Elizabeth Faidley’s six-year-old daughter Ellie dreamed of having her very own baby mermaid, so the New Jersey mom thought she knew exactly what to get her for Christmas. Her hopes were dashed, however, when an exceptionally creepy baby mermaid doll arrived at her door — and that was before she found the drugs.
Faidley has taken to social media to share her story, which happened back in 2015. As Christmas time approached that year, her daughter came to her with the very specific wish.
“Not just a mermaid, and not just a baby,” she explained in a Facebook post. “A mermaid baby.”
Ellie even had a name picked out for her fishy bundle of joy, Faidley told TODAY Parents.
“She dreamed of the name Pearl. She would get a real mermaid baby and it would be named Pearl,” Faidley said. “And as her mom, I would do anything for her to have what her dream was.”
Faidley took to Etsy to find the doll of her daughter’s dreams, eventually giving $500 to a shop based in Alabama. When it arrived, however, people close to Faidley reacted with terror.
“I show her to several teenaged students who react to her face in sheer horror,” Faidley recounted. “I ignore this reaction, knowing Ellie will love Pearl.”
Unfortunately, Ellie’s feelings about the mer-baby fell well short of love, as this video from Christmas morning makes painfully clear.
“When I cut the camera off, I sat her down and she stared at the doll and said, ‘I wanted a pretty one,” Faidley said.
The mother tried to take the opportunity to teach her daughter about recognizing inner beauty — but Ellie wasn’t having it.

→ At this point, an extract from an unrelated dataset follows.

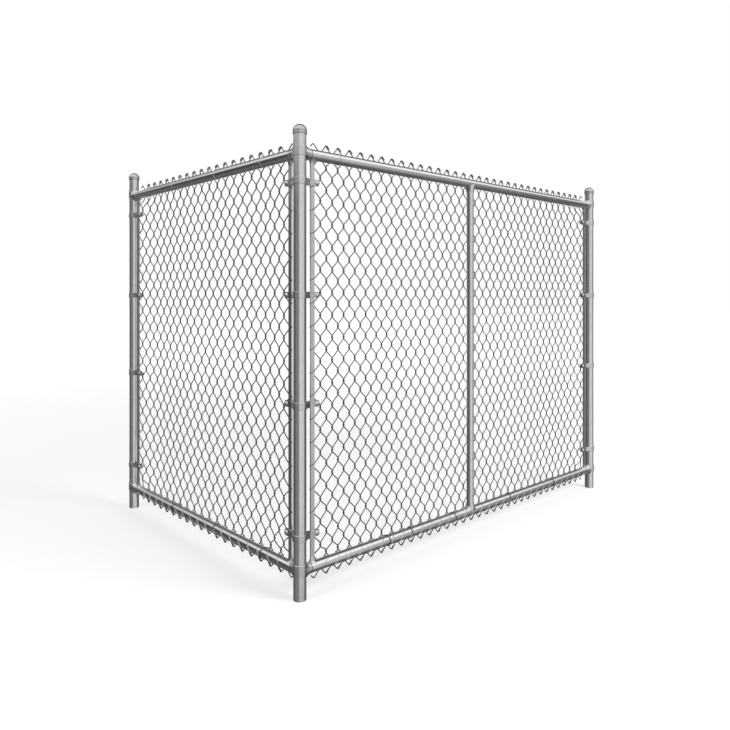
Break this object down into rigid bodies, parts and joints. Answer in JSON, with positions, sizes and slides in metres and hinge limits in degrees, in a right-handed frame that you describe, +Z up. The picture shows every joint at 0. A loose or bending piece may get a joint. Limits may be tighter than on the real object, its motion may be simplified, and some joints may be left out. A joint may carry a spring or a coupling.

“I’m never touching that doll,” the six-year-old said. “There’s things messed up on that doll, Mom.”
After failing to appease Ellie by dying the doll’s hair different colors, Faidley found a nearby doll hospital, whom she hoped could do something to make Pearl a little less terrifying.
“I tell Ellie that Pearl is going off to the hospital to have her face and hair ‘adjusted,’ Faidley remembered. “Ellie wisely informs me that. ‘Pearl has even greater problems than those.’ Then, she proceeds to write on the box, ‘Please, please help this doll. She has so many problems.'”
Neither Ellie nor her mom knew just how right she was until Faidley received a call from the Secaucus Police Department. Apparently, the owners of the doll hospital had called them with a startling discovery.
“When they removed Pearl’s head to repaint her offensive skin, they found two ounces of COCAINE. STUFFED IN HER HEAD,” Faidley said.
Police later informed the mother that the Alabama-based Etsy shop she had purchased from was, in fact, a front for a drug-smuggling operation.
“We got the wrong head,” she said. “This was my first time in any drug espionage situation — I’m a violin teacher — but I guess they were selling these terrible, ugly mermaids to idiots like me who spend $500 on Etsy because they’re like, ‘No one’s going to but these, but it looks legitimate.’ They had a fake store but then I popped in like, ‘Here’s your money! Send me a mer-doll!’ So then they accidentally sent me a head filled with cocaine.”
While Faidley was able to persuade the police that she had made an innocent mistake, obtaining a refund from the doll hospital was another story.
“They refused to speak to me after Pearl was taken away because they thought the drugs were mine, so I literally had to call and be like, ‘THE DRUGS AREN’T MINE!’ until they would talk to me,” she said.
Years later, Ellie, now 10, still remembers the bizarre mix-up.
“She still thinks I should not have bought Pearl and she doesn’t know what was wrong with me,” Faidley said. “She will attest to Pearl’s hideousness and the fact that she knew there was something lingering inside that was not right. We just didn’t know it was cocaine.”